Monday, May 17, 2010

Goodbye Again

Ding dong. Still caught in the middle of my dreams, I only subconsciously register the sound. Suddenly a startled Jason sits bolt up right beside me and says; “It’s Dad! It’s late! Why didn’t the alarm go off?” Leaving the excitement of my dreams behind I slowly sit up. “What time is it?” I ask. The alarm clock glows illuminating the numbers: 5:38. Jason fumbles with the alarm clock for a second and then groans. “I set the alarm for p.m. not a.m.! I’ve never done that before!” He jumps out of bed and makes a dash for the bathroom. “Can you go let Dad in?” he asks. I glance for a moment at my ugly polka dot pajamas then shrug. Who cares if he sees me wear them? They should have been discarded long ago but over time the material has become so soft I can’t bear to part with them, much to Jason’s dismay. I stumble out of bed and then make my way downstairs. Still yawning and rubbing the sleep out of my eyes I open the door. “Have you been waiting long?” I question Dad. "About 10 minutes,” he replies. “I kept thinking Jason would be coming and I didn’t want to wake up Jayden by ringing the door bell.” “Well good thing you did”, I respond, “Since we were both still sound asleep!” I plod back up the stairs and then help Jason lift his suitcases down the stairs. Within minutes Jason is ready to leave for the airport and with a quick hug and kiss goodbye he’s out the door. Once he’s gone I slowly make my way back up the stairs and lay back down in the now empty bed. Several minutes later I hear Jayden start to rock in his crib, so I crawl out of bed again and carry him back to mine. Still half asleep he curls up as close as he can to me and in minutes is sound asleep once again. I close my eyes and try to go back to my exciting, adventurous dreams but nothing happens. Instead my mind drifts to the last two weeks spent with Jason.

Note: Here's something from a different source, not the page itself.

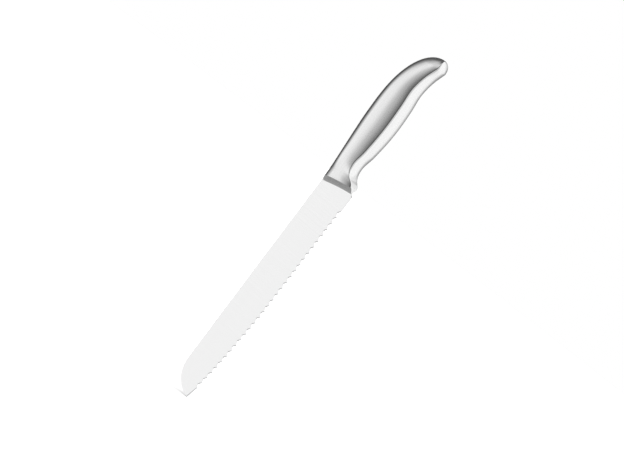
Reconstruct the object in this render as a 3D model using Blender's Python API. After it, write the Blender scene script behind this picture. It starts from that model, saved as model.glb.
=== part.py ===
"""Bread knife: a scalloped steel blade with a bolster and a welded hollow steel handle.

Metres. +Z runs from the tip to the butt, +X points to the cutting edge and -Y out of the blade's left
side. The origin is on the blade's flat left side, where a magnetic rack holds the knife.

Shapes are drawn as (along, height, across): along runs from the heel to the butt, height from the heel's
edge up to the spine, and across from the middle plane to the right side.
"""

import math

import bmesh
import bpy
import numpy as np
from mathutils import Vector

GAP = 0.0003  # between neighbouring pieces
SHARP_ANGLE = math.radians(30)

# Rack face: where the row's origin lies on the blade
RACK_ALONG = -0.090
RACK_HEIGHT = 0.017

# Blade
BLADE_HALF = 0.001  # half the plate's thickness
BLADE_TIP = 0.2035  # from the heel to the tip
TIP_HEIGHT = 0.0081
TIP_RADIUS = 0.0239  # the rounded nose
NOSE_START = 0.1800
SPINE_HEEL = 0.0292
SPINE_NOSE = 0.0281
SPINE_BOW = 0.00015  # the spine is very slightly round
NOSE_POINTS = 8
SPINE_POINTS = (0.150, 0.106, 0.074, 0.040, 0.008)  # the middle pair spans one large flat face at the origin
EDGE_THICK = 0.0003
HEEL_LOW = -0.0014  # the edge at the heel
EDGE_LINE = (  # the edge's base line from the heel to the tip: straight at first, then rising
    (0.0, HEEL_LOW), (0.060, HEEL_LOW), (0.095, HEEL_LOW), (0.115, -0.0012), (0.130, -0.0006), (0.145, 0.0003),
    (0.160, 0.0013), (0.175, 0.0027), (0.187, 0.0042), (BLADE_TIP, TIP_HEIGHT),
)
GRIND_HEIGHT = 0.0042
GRIND_END = 0.0012  # what is left of the grind at the heel and at the tip
SCALLOP_START = 0.0136
SCALLOP_COUNT = 31
SCALLOP_PITCH = 0.00578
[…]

My brother’s wedding,

surprise birthday parties for Jason,

picnics, going for walks,

playing by the ocean,

skipping rocks at the river,

blowing bubbles,

eating pizza, studying and talking for hours. It’s really been great having Jason here with us, but time flies by so fast and now he’s gone again. My thoughts drift to Haiti and I try to remember my life there before the earthquake but the memories are fuzzy. Since there are so little similarities between life in Canada and life in Haiti, it’s hard for me to remember what it was like. Dozing off, I put my one arm around Jayden and wonder for a moment how I’m going to explain that his Daddy is gone again when he wakes up.